Friday Week 24 Year I

Following Jesus sounds almost straightforward in Luke’s gospel today. He makes his way around the place, doing his stuff, speaking Good News. And we follow. Physically follow after him. In his steps. Not too much to it.
The author of the letter to Timothy paints an altogether messier portrait of what it means to follow Jesus along with issues of church order and orthodoxy, of hypocrisy and dissent, and of the complex lure and corruption of money and power. How do we follow Jesus through that muddled minefield?
Luke makes it look easy. But then Luke likes to pretend to photographic and flawless simplicity—remember his picture of the first Christian community in Acts. His Jesus is a pretty ordinary guy only marked out by the extraordinary mission given him by the Holy Spirit. And the Spirit could easily come calling on you or me too.
Mark’s Jesus is an unpredictable enigma, Matthew’s wears with gravity the mantle of Moses, and John’s Jesus floats an inch of the ground in a constant vision of heavenly mysteries. But Luke sees him like you or me—just a touch more compassionate, eloquent and attractive.
Luke’s Jesus though has a hidden edge. Underneath his calm and ordinary charm he’s turning church and state upside down. Here today we see the male enclave of discipleship—which the other evangelists take for granted—punctured and pierced by a band of women. Mary Magdalene, Joanna, Susanna, and others who not only followed behind but provided for them all out of their own resources. Resourceful women—there’s a challenge!
Doesn’t the vagrant company of Jesus take on a different, more human, more festive feel when we imagine it in a more assorted glory than TV ever showed it?
Luke’s Jesus is no more a realistic snapshot of its subject than any other—he has his tale to tell, his point to make. A good point for us to hear—about who can be in and who out, who’s up and who’s down.
But beyond all the points to be made I hope there’s a freedom to be found in this array of angles. Everyone who comes to know Jesus comes from a different place and discovers a different person looking out of history and prayer right back at them.
In which case the key question is what story are we telling day to day in our lives about Jesus? Who is he to us? How does he move our hearts? And above all, how has he been a word of good news to our hungry ears?

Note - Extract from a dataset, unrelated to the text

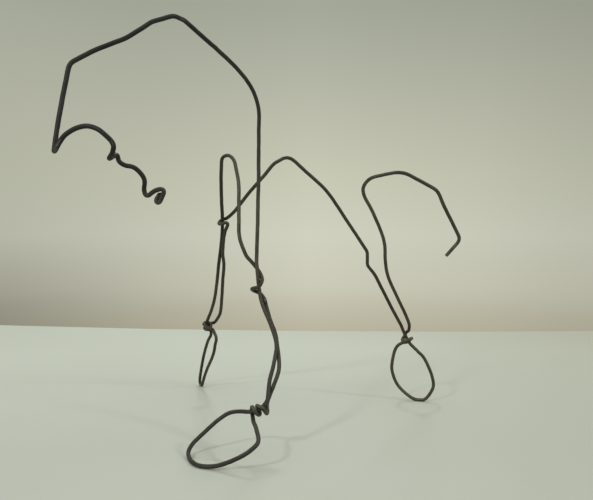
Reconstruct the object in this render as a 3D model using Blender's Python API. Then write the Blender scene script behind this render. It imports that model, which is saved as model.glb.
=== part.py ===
"""Wire sculpture of a four-legged animal, bent from one length of soft black steel wire.

The head hangs forward and to the left of the shoulders, two forelegs straddle the
body, the hind legs are drawn as one, and the tail arches up from them.  Each foot is
an open loop, closed by turns of the wire round itself at the ankle.

Tables are in millimetres and the mesh in metres.  -X is where the animal looks, +X
its tail, -Y its left side, +Y its right side, +Z up.  The tables are laid out from
the left shoulder with the table top at height 0; the finished mesh is then moved so
that its origin is the centre of its box on the table top.
"""

import math

import bmesh
import bpy
import numpy as np

# ------------------------------------------------------------------ driving sizes, mm
WIRE_D = 2.0            # wire diameter
SIDES = 8               # flats round the wire in this solid
ROUND = 1.03            # corner radius of the section over the wire's radius
LAY = 2.46              # centre to centre of two strands lying against each other
EASE = 0.55             # how far a hand-made bend is eased out along the wire
STEP = 0.2              # spacing of the worked-out centreline
TURN = 20.0             # most degrees of bend in one facet of the tube
REACH = 6.5             # longest facet of the tube

CORNER_R = WIRE_D / 2 * ROUND
FLAT_R = CORNER_R * math.cos(math.pi / SIDES)   # centre to flat; height of a resting foot
WORN = 0.10             # depth of the small flat worn under each foot

FOLD_R = 1.25           # chin: radius of the bend where the wire's end folds back on itself,
FOLD_END = 3.4          # how far the cut end comes back up beside the bend,
FOLD_LEAN = 0.9         # and how far it leans back there, behind the strand over the fold

OUT = np.array((-0.423, -0.906, 0.0))   # the side that the turns of each knot count from


# ------------------------------------------------------------------ shape functions
def unit(v):
    v = np.asarray(v, float)
    return v / np.linalg.norm(v)


def along(points):
    """Distance of each point from the first one."""
    steps = np.linalg.norm(np.diff(points, axis=0), axis=1)
    return np.concatenate([[0.0], np.cumsum(steps)])


def at(points, s, d):
    return np.array([np.interp(d, s, points[:, i]) for i in range(3)])


def bends(*rows):
    """Corners of a bent run, as rows of (x, y, z, bend radius)."""
    return [(np.array(r[:3], float), float(r[3])) for r in rows]


def sweep(*points):
    """A soft run that passes through each of the points (centripetal Catmull-Rom)."""
    p = [np.array(q, float) for q in points]
    p = [2 * p[0] - p[1]] + p + [2 * p[-1] - p[-2]]
    out = [p[1]]
    for a, b, c, d in zip(p, p[1:], p[2:], p[3:]):
        t1 = math.sqrt(np.linalg.norm(b - a))
        t2 = t1 + math.sqrt(np.linalg.norm(c - b))
        t3 = t2 + math.sqrt(np.linalg.norm(d - c))
        n = max(2, int(math.ceil(np.linalg.norm(c - b) / 0.7)))
        for k in range(1, n + 1):
            t = t1 + (t2 - t1) * k / n
            ab, bc, cd = a + (b - a) * t / t1, b + (c - b) * (t - t1) / (t2 - t1), c + (d - c) * (t - t2) / (t3 - t2)
            abc = ab + (bc - ab) * t / t2
            bcd = bc + (cd - bc) * (t - t1) / (t3 - t1)
            out.append(abc + (bcd - abc) * (t - t1) / (t2 - t1))
    return [(q, 99.0) for q in out]


def turns_round(core, *rows):
    """Turns of the wire wound on a core strand.

    Each row is (degrees, distance along the core, distance from it); the angle counts
    from OUT, right-handed about the core's own direction.
    """
    core = np.array(core, float)
    s = along(core)
    out = []
    for (w0, d0, r0), (w1, d1, r1) in zip(rows, rows[1:]):
        n = max(1, int(math.ceil(abs(w1 - w0) / 18)))
        for k in range(0 if not out else 1, n + 1):
            f = k / n
            w, d, r = math.radians(w0 + (w1 - w0) * f), d0 + (d1 - d0) * f, r0 + (r1 - r0) * f
            axis = unit(at(core, s, min(s[-1], d + 1.5)) - at(core, s, max(0.0, d - 1.5)))
            e1 = unit(OUT - axis * float(OUT @ axis))
            out.append((at(core, s, d) + r * (math.cos(w) * e1 + math.sin(w) * np.cross(axis, e1)), 99.0))
    return out


def folded_end(foot, up, side):
    """The wire's cut end folded back flat: from the end down to the fold and just round it."""
    up = unit(up)
    side = unit(np.asarray(side, float) - up * float(np.dot(side, up)))
    back = np.cross(up, side)
    path = [(-LAY / 2 + 0.2, FOLD_END, FOLD_LEAN), (-LAY / 2, 0.45 * FOLD_END, 0.3 * FOLD_LEAN)]
    path += [(-FOLD_R * math.cos(math.radians(w)), -FOLD_R * math.sin(math.radians(w)), 0.0) for w in range(0, 181, 15)]
    path += [(LAY / 2 + 0.15, 0.4, 0.0)]
    return [(np.asarray(foot, float) + u * side + v * up + w * back, 99.0) for u, v, w in path]


def filleted(corners):
    """Straight lengths joined by circular arcs, as points along the wire."""
    out = [corners[0][0]]
    for (a, _), (b, radius), (c, _) in zip(corners, corners[1:], corners[2:]):
        la, lc = np.linalg.norm(a - b), np.linalg.norm(c - b)
        u, v = (a - b) / la, (c - b) / lc
        turn = math.pi - math.acos(max(-1.0, min(1.0, float(u @ v))))
        if turn < 0.02:
            out.append(b)
            continue
        run = min(radius * math.tan(turn / 2), 0.5 * la, 0.5 * lc)
        r = run / math.tan(turn / 2)
        centre = b + unit(u + v) * (r / math.cos(turn / 2))
        e1 = unit(b + u * run - centre)
        e2 = unit((b + v * run - centre) - e1 * float(e1 @ (b + v * run - centre)))
        steps = max(2, int(turn / 0.12))
        for k in range(steps + 1):
            w = turn * k / steps
            out.append(centre + r * (math.cos(w) * e1 + math.sin(w) * e2))
    out.append(corners[-1][0])
    return np.array(out)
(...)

4 replies on “Friday Week 24 Year I”

  1. Fran, Crystal… Although I do have a temperamental antipathy to the pastoral epistles I recognise the practical need for the rules and norms any community lives by. How you negotiate through the minefield without it blowing off your feet demands real care and consideration in every age.
    Catholic scripture scholar Raymond Brown has a wonderful little book, ‘The Churches the Apostles Left Behind’ that looks at the many different ways the early Christian communities coped with the task of carrying the following of Jesus into an age when the eye-witnesses were dying off. How do you keep the faith alive? Among others he discusses the approach of Luke and the pastoral epistles (and finds both lacking!).
    The silent context of the homily was a group of retreatants making the 30-day Spiritual Exercises and at a point where they are praying about the growing up of Jesus and his emergence into ministry. The grace that St. Ignatius asks them to pray for is to know Jesus better, and knowing him to love him more deeply, and loving him to follow him more closely.
    Ignatius was primarily writing for people already deeply embedded in Timothy’s world, entangled in those issues of order and money, and trying to find their way. Ignatius’ invitation is to (re)discover the companionship of Jesus and let that lead them. He was well aware of the complications this could lead to–if for no other reason having spent several stints in ecclesiastical prisons under suspicion of heresy–and the Exercises has a difficult section all about ‘thinking with the Church’.

  2. I guess it seems you can’t have one (following Jesus) without the other (religion). But maybe we are like those in the time of Ignatius – the elements of religion are common knowledge even if not practiced and those that just want to focus on Jesus have the liberty to do so, though it may seem irresponcible. Is that mysticism?